Object modeling scripts

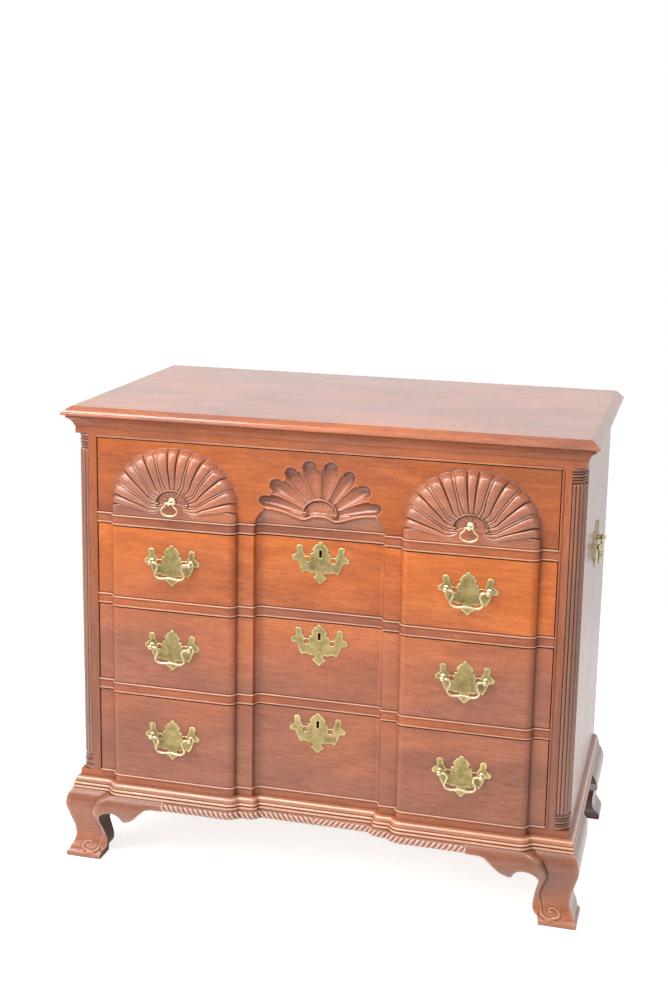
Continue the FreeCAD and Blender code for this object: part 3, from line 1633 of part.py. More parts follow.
def build():
    """Builds every piece of the chest."""
    make_top_board()
    make_top_moulding()
    make_sides_and_back()
    make_stiles()
    make_rails()
    make_runners()
    make_columns()
    make_base_moulding()
    make_gadroon_strip()
    make_front_feet()
    make_rear_feet()
    make_glue_blocks()
    make_top_drawer()
    for number in (2, 3, 4):
        make_lower_drawer(number)
    make_handles()
    bore_side_panels()
    DOC.recompute()


def check():
    """Stops if any object failed or any piece has no valid shape."""
    for item in DOC.Objects:
        if "Invalid" in item.State or "Error" in item.State:
            raise RuntimeError(f"{item.Label} failed: {item.State}")
    for piece in NODES:
        if piece.Shape.isNull() or not piece.Shape.isValid():
            raise RuntimeError(f"{piece.Label} has no valid shape")
        if not piece.Shape.Solids:
            raise RuntimeError(f"{piece.Label} has no solid")


def write():
    """Writes one STEP file for each piece."""
    os.makedirs("parts", exist_ok=True)
    for piece in NODES:
        piece.Shape.exportStep(f"parts/{piece.Label}.step")
        print(f"{piece.Label:24s} solids {len(piece.Shape.Solids)}  volume {piece.Shape.Volume:.0f}")


build()
check()
write()
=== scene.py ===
import math

import bpy
import numpy as np
from mathutils import Matrix, Vector
from mathutils.geometry import delaunay_2d_cdt


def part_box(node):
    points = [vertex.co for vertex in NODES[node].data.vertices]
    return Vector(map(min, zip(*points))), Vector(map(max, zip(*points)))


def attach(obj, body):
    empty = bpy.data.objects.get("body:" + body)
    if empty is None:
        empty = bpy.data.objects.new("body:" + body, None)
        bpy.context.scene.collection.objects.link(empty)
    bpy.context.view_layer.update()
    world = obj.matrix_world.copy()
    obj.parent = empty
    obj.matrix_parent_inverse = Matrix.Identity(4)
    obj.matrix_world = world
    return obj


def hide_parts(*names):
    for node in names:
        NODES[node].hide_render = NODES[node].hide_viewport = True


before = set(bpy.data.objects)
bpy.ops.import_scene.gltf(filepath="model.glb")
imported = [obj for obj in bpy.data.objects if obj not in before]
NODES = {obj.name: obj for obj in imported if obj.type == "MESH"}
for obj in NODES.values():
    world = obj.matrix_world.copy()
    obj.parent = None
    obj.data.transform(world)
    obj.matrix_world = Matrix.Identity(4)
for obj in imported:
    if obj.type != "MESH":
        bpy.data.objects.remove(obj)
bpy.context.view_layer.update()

# Sizes and levels in millimetres: X to the right, Y from the stiles' face backwards, Z up

MM = 0.001
COLUMN_RADIUS = 24.4
STILE_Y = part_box("side_panel_right")[0].y / MM - COLUMN_RADIUS


def node_box(node):
    """A node's lowest and highest corners in millimetres from the stiles' face."""
    low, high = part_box(node)
    shift = Vector((0.0, STILE_Y, 0.0))
    return Vector(low) / MM - shift, Vector(high) / MM - shift


CASE_HALF = node_box("side_panel_right")[1].x
MOULDING_Z = node_box("base_moulding")[0].z
DRAWERS = (1, 2, 3, 4)
SIDES = (("right", 1), ("left", -1))
FRONT = {n: node_box(f"drawer_{n}_front") for n in DRAWERS}
DRAWER_HALF = FRONT[2][1].x
FRONT_BACK = 26.0
BLOCK_RISE = 14.0
RECESS_FALL = 14.0
BLOCK_INNER = 149.0
BLOCK_OUTER = 385.0
BLOCK_MIDDLE = (BLOCK_INNER + BLOCK_OUTER) / 2
RECESS_HALF = 118.5
RECESS_COVE = 12.0
PLATE_THICK = 1.6
SHELL_Z = 701.0

# The drawers' dovetails: thickness of the sides, Y of the tails' ends, margins below and above, and pitch
DRAWER_SIDE, TAIL_TIP = 11.0, FRONT_BACK - 14.0
TAIL_START, TAIL_END, TAIL_PITCH = 18.0, 4.0, 32.0

# Heights that carry a painted highlight, in metres: the edge beads, a little above their middle, and the
# crests of the base moulding
BEAD, BEAD_HIGHLIGHT_LIFT, TOP_GAP = 1.6, 0.3, 1.0
BEAD_HIGHLIGHT_HEIGHTS = [
    (height + BEAD_HIGHLIGHT_LIFT) * MM
    for low, high in map(node_box, ("divider_1", "divider_2", "divider_3"))
    for height in (low.z + BEAD, high.z - BEAD)
]
BEAD_HIGHLIGHT_HEIGHTS += [(FRONT[4][0].z - BEAD) * MM, (FRONT[1][1].z + TOP_GAP + BEAD) * MM]

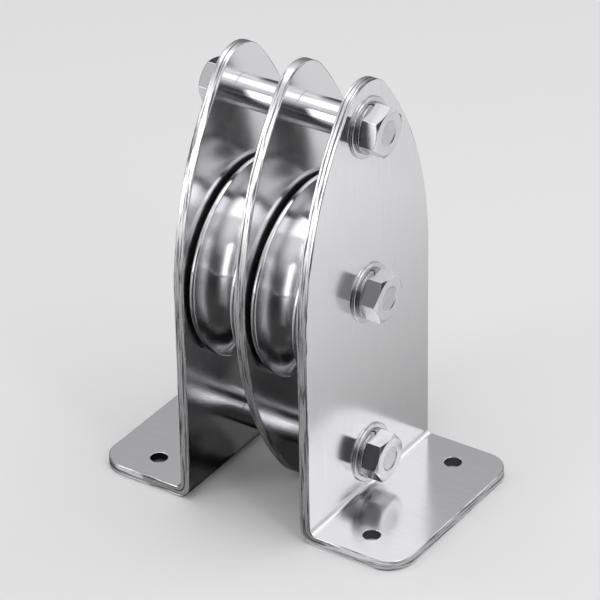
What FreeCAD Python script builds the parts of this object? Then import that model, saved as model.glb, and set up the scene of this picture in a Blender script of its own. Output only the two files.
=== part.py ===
import FreeCAD, Part
import math
import os

import Sketcher
from FreeCAD import Placement, Rotation, Vector

# Double block on two feet: two sheaves side by side between three plates.
# +X runs along the bolts from the nuts to the heads, -Y is the front, +Z is up.
# The origin is on the floor, midway between the feet, under the centre plate.

os.makedirs("parts", exist_ok=True)
doc = FreeCAD.newDocument("double_block")

# Sizes that can be set by themselves, in millimetres and degrees.
DRIVING = {
    # plates
    "plate_thickness": 4,
    "plate_width": 78,
    "side_radius": 120,
    "tip_radius": 14.75,
    "floor_clearance": 1.5,
    "top_bolt_inset": 17,
    "bottom_bolt_height": 17.25,
    "arris_bevel": 0.4,
    # feet
    "bend_radius": 2,
    "foot_reach": 36.5,
    "foot_corner_radius": 10,
    "foot_hole_diameter": 6.4,
    "foot_hole_setback": 18,
    "foot_hole_pitch": 54,
    # sheaves
    "sheave_diameter": 75,
    "sheave_width": 19,
    "groove_width": 15,
    "groove_depth": 7,
    "lip_bevel": 0.5,
    "web_recess": 2.5,
    "hub_diameter": 31,
    "recess_diameter": 54,
    # bearing of each sheave
    "sleeve_diameter": 16,
    "bush_wall": 2,
    "running_clearance": 0.05,
    "thrust_washer_diameter": 27,
    "thrust_washer_thickness": 1,
    "thrust_washer_clearance": 0.2,
    "side_clearance": 0.25,
    # bolts and nuts
    "bolt_diameter": 10,
    "hole_clearance": 0.5,
    "thread_clearance": 0.1,
    "across_flats": 16,
    "head_height": 6.4,
    "head_recess_diameter": 8.6,
    "head_recess_depth": 0.3,
    "hex_chamfer_rise": 0.9,
    "nut_height": 8,
    "bolt_projection": 1.5,
    "thread_lead": 1,
    "top_bolt_turn": 17,
    "axle_bolt_turn": 57,
    "bottom_bolt_turn": 5,
    "top_nut_turn": 50,
    "axle_nut_turn": 21,
    "bottom_nut_turn": 38,
    # washers and spacer tubes
    "flat_washer_diameter": 22,
    "flat_washer_thickness": 1,
    "spring_washer_diameter": 18.4,
    "spring_washer_thickness": 1.2,
    "spring_washer_slit": 1,
    "spring_washer_slant": 0.8,
    "spacer_diameter": 12,
}

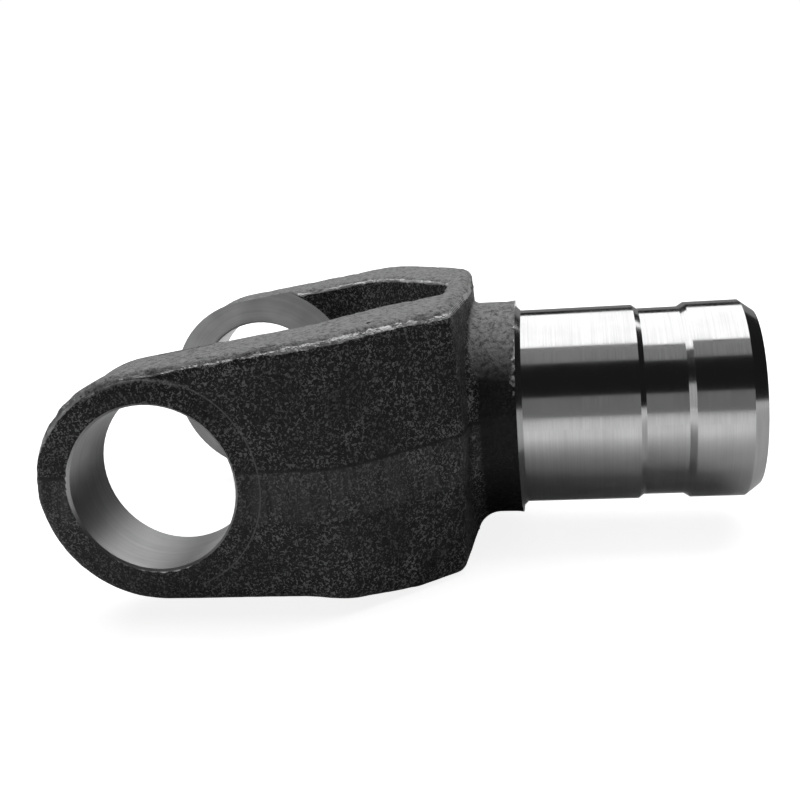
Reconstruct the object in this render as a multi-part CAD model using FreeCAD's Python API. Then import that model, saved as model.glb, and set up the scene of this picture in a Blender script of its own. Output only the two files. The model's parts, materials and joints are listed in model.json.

* Short problem
Begin with the line that has "NODES[node].hide_render = NODES[node].hide_viewport" in the listing above and end after the line that has "obj.matrix_world = Matrix.Identity(4)"; output those lines exactly.

* Task response
        NODES[node].hide_render = NODES[node].hide_viewport = True


before = set(bpy.data.objects)
bpy.ops.import_scene.gltf(filepath="model.glb")
imported = [obj for obj in bpy.data.objects if obj not in before]
NODES = {obj.name: obj for obj in imported if obj.type == "MESH"}
for obj in NODES.values():
    world = obj.matrix_world.copy()
    obj.parent = None
    obj.data.transform(world)
    obj.matrix_world = Matrix.Identity(4)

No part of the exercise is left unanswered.